● **Aim**
Write the listing out again, all of it, word for word.

● **Data provided**

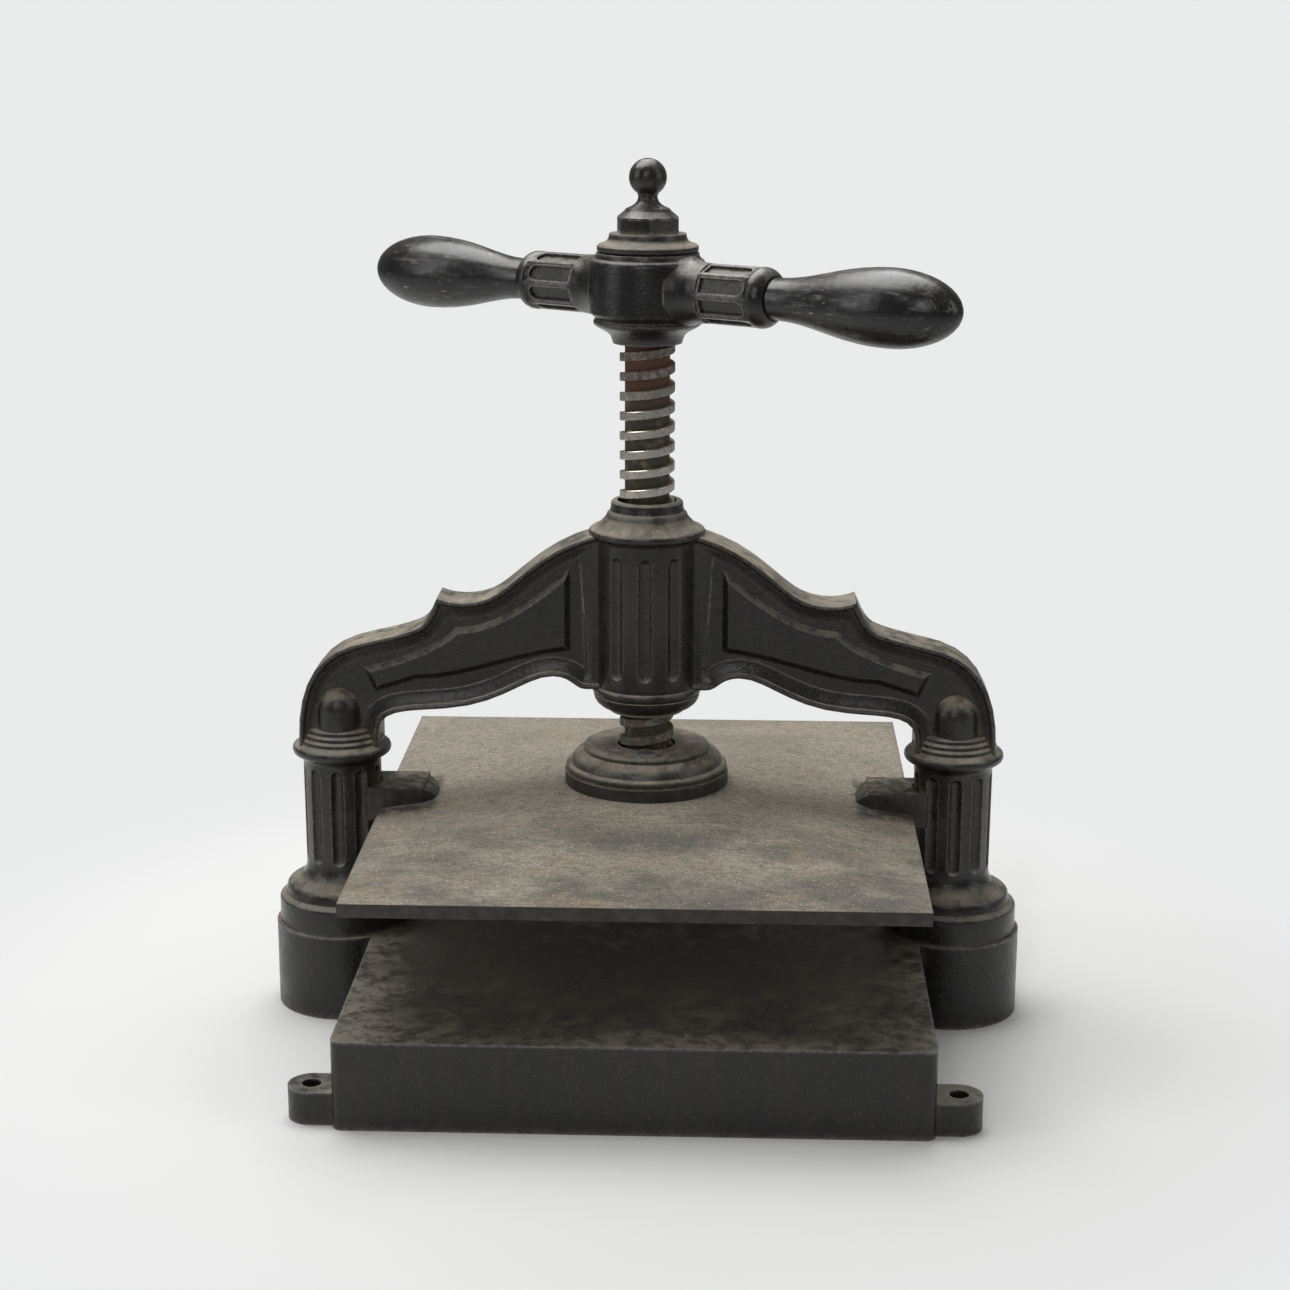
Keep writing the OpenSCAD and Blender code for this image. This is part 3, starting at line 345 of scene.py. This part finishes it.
def dusty_plate(name, edge):
    """The platen: black iron under dust that is wiped thin towards the front, with crumbs and rusty rims."""
    finish = bpy.context.scene.press_finishes
    side = Surface(name, edge)
    tree = side.tree
    place = add(tree, "SeparateXYZ", {0: side.at}).outputs
    smeared = side.noise(42, 5, 0.62, 9, (1.9, 1, 1))
    cloudy = side.noise(20, 5, 0.62, 5, (1.5, 1, 1))
    brushed = side.noise(2.6, 5, 0.7, stretch=(2.2, 1, 1))
    fine = side.noise(1.1, 3, 0.7)

    # The dust is wiped more and more towards the front, from a ragged line across the middle
    forward = math_of(tree, "ADD", place[1], product(tree, side.noise(60, 3, 0.5, 2), 80 * MM))
    front = ranged(tree, forward, 40 * MM, -60 * MM, 0.12, 1)
    thin = ranged(tree, side.noise(70, 3), 0.4, 0.65, 0.06, 0.24)
    lying = mixed(tree, thin, finish.dust, finish.soot)
    lying = mixed(tree, product(tree, ranged(tree, smeared, 0.38, 0.6), front, 0.72), lying, finish.soot)
    pale = product(tree, ranged(tree, cloudy, 0.5, 0.7), ranged(tree, front, 0, 1, 0.35, 0.7))
    lying = mixed(tree, pale, lying, finish.caked_dust)

    # Brush marks, grain, pale crumbs and dark specks
    lying = mixed(tree, ranged(tree, brushed, 0.42, 0.66, 0, 0.5), lying, finish.soot)
    lying = mixed(tree, ranged(tree, fine, 0.46, 0.62, 0, 0.6), lying, finish.soot)
    lying = mixed(tree, side.spots(1.4, 0.64, 0.75, 2), lying, finish.crumbs)
    lying = mixed(tree, side.spots(2.0, 0.68, 0.8, 7), lying, finish.warm_paint)

    # The guide ears, at the plate's sides and near its middle line, show dark iron between the dust
    wavy = product(tree, side.noise(9, 4, 0.6, 6), 12 * MM)
    aside = math_of(tree, "ADD", math_of(tree, "ABSOLUTE", place[0]), wavy)
    outward = ranged(tree, aside, 113 * MM, 119 * MM)
    ears = product(tree, outward, ranged(tree, math_of(tree, "ABSOLUTE", place[1]), 36 * MM, 24 * MM))
    covered = ranged(tree, side.noise(7, 5, 0.65, 1), 0.4, 0.7, 0.1, 0.75)
    lying = mixed(tree, ears, lying, mixed(tree, covered, finish.warm_paint, lying))

    # The rims are dark under smears, and rusty along their edges
    smears = ranged(tree, side.noise(9), 0.35, 0.75, 0.05, 0.6)
    rim = mixed(tree, smears, finish.warm_paint, finish.soot)
    colour = mixed(tree, ranged(tree, side.facing, 0.45, 0.9), rim, lying)
    rusty = product(tree, side.edges, ranged(tree, side.noise(5, 4, 0.65, 4), 0.5, 0.62, 0, 0.85))
    colour = mixed(tree, rusty, colour, finish.rust)
    rough = ranged(tree, side.facing, 0.2, 0.8, 0.5, 0.88)
    height = math_of(tree, "ADD", fine, product(tree, cloudy, 2.0))
    return side.shade(colour, rough, height, 0.3)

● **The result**
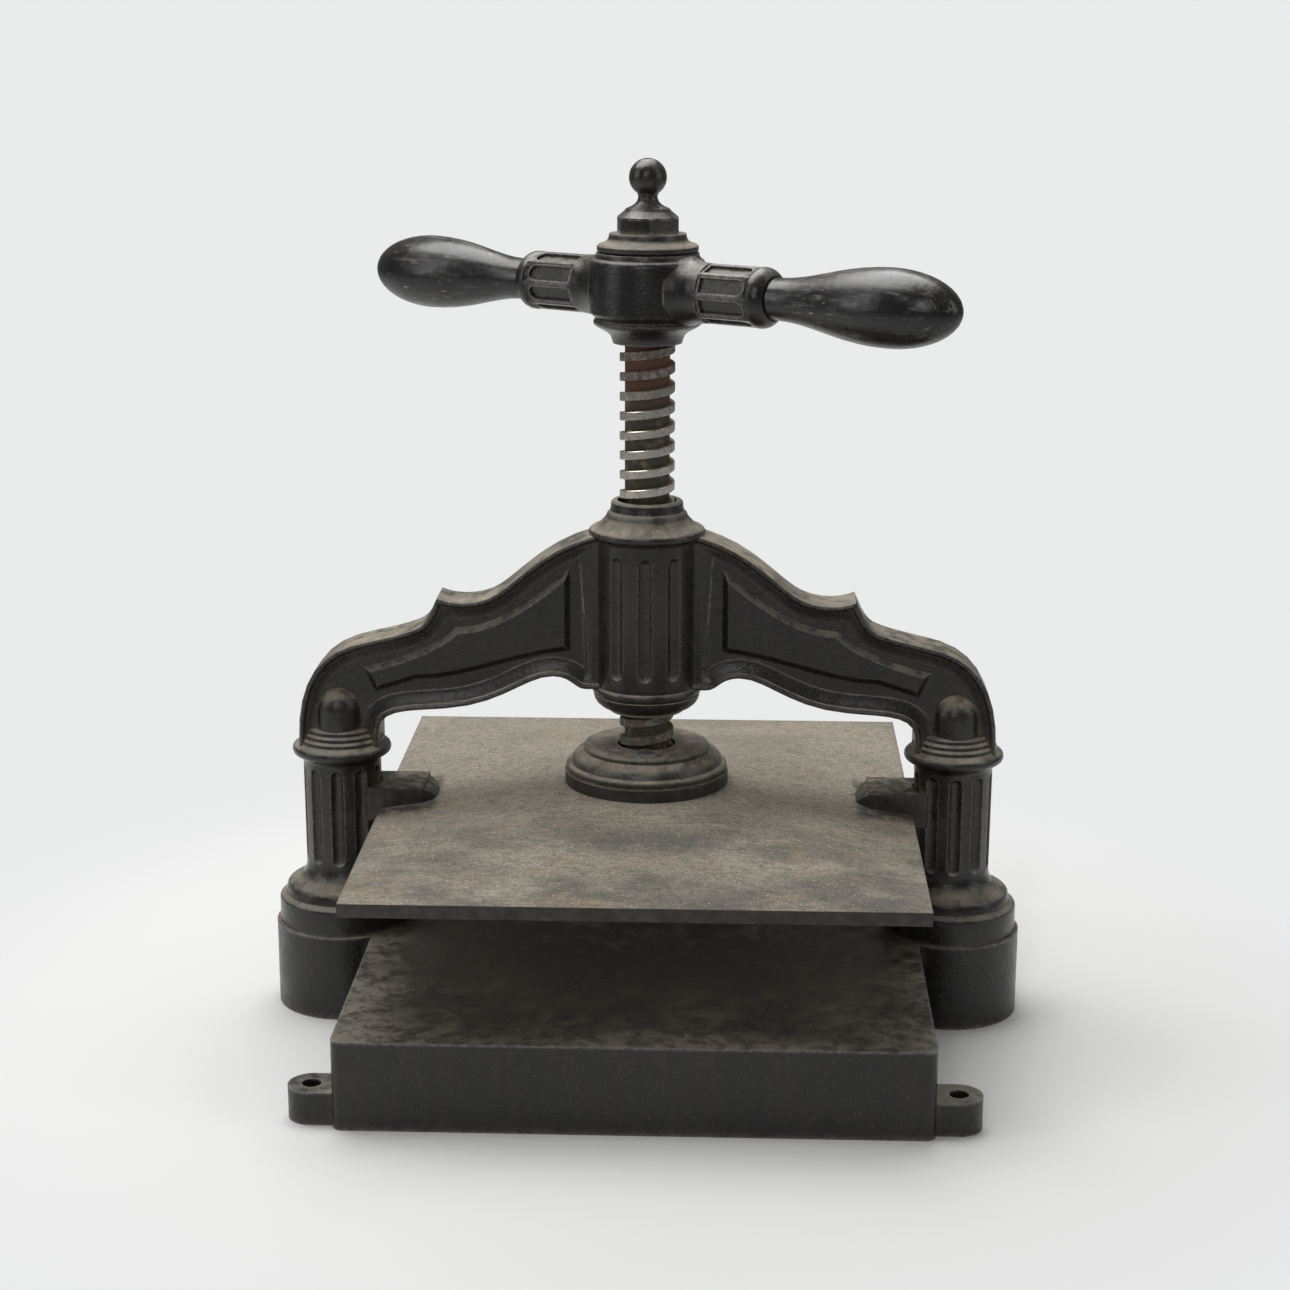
Keep writing the OpenSCAD and Blender code for this image. This is part 3, starting at line 345 of scene.py. This part finishes it.
def dusty_plate(name, edge):
    """The platen: black iron under dust that is wiped thin towards the front, with crumbs and rusty rims."""
    finish = bpy.context.scene.press_finishes
    side = Surface(name, edge)
    tree = side.tree
    place = add(tree, "SeparateXYZ", {0: side.at}).outputs
    smeared = side.noise(42, 5, 0.62, 9, (1.9, 1, 1))
    cloudy = side.noise(20, 5, 0.62, 5, (1.5, 1, 1))
    brushed = side.noise(2.6, 5, 0.7, stretch=(2.2, 1, 1))
    fine = side.noise(1.1, 3, 0.7)

    # The dust is wiped more and more towards the front, from a ragged line across the middle
    forward = math_of(tree, "ADD", place[1], product(tree, side.noise(60, 3, 0.5, 2), 80 * MM))
    front = ranged(tree, forward, 40 * MM, -60 * MM, 0.12, 1)
    thin = ranged(tree, side.noise(70, 3), 0.4, 0.65, 0.06, 0.24)
    lying = mixed(tree, thin, finish.dust, finish.soot)
    lying = mixed(tree, product(tree, ranged(tree, smeared, 0.38, 0.6), front, 0.72), lying, finish.soot)
    pale = product(tree, ranged(tree, cloudy, 0.5, 0.7), ranged(tree, front, 0, 1, 0.35, 0.7))
    lying = mixed(tree, pale, lying, finish.caked_dust)

    # Brush marks, grain, pale crumbs and dark specks
    lying = mixed(tree, ranged(tree, brushed, 0.42, 0.66, 0, 0.5), lying, finish.soot)
    lying = mixed(tree, ranged(tree, fine, 0.46, 0.62, 0, 0.6), lying, finish.soot)
    lying = mixed(tree, side.spots(1.4, 0.64, 0.75, 2), lying, finish.crumbs)
    lying = mixed(tree, side.spots(2.0, 0.68, 0.8, 7), lying, finish.warm_paint)

    # The guide ears, at the plate's sides and near its middle line, show dark iron between the dust
    wavy = product(tree, side.noise(9, 4, 0.6, 6), 12 * MM)
    aside = math_of(tree, "ADD", math_of(tree, "ABSOLUTE", place[0]), wavy)
    outward = ranged(tree, aside, 113 * MM, 119 * MM)
    ears = product(tree, outward, ranged(tree, math_of(tree, "ABSOLUTE", place[1]), 36 * MM, 24 * MM))
    covered = ranged(tree, side.noise(7, 5, 0.65, 1), 0.4, 0.7, 0.1, 0.75)
    lying = mixed(tree, ears, lying, mixed(tree, covered, finish.warm_paint, lying))

    # The rims are dark under smears, and rusty along their edges
    smears = ranged(tree, side.noise(9), 0.35, 0.75, 0.05, 0.6)
    rim = mixed(tree, smears, finish.warm_paint, finish.soot)
    colour = mixed(tree, ranged(tree, side.facing, 0.45, 0.9), rim, lying)
    rusty = product(tree, side.edges, ranged(tree, side.noise(5, 4, 0.65, 4), 0.5, 0.62, 0, 0.85))
    colour = mixed(tree, rusty, colour, finish.rust)
    rough = ranged(tree, side.facing, 0.2, 0.8, 0.5, 0.88)
    height = math_of(tree, "ADD", fine, product(tree, cloudy, 2.0))
    return side.shade(colour, rough, height, 0.3)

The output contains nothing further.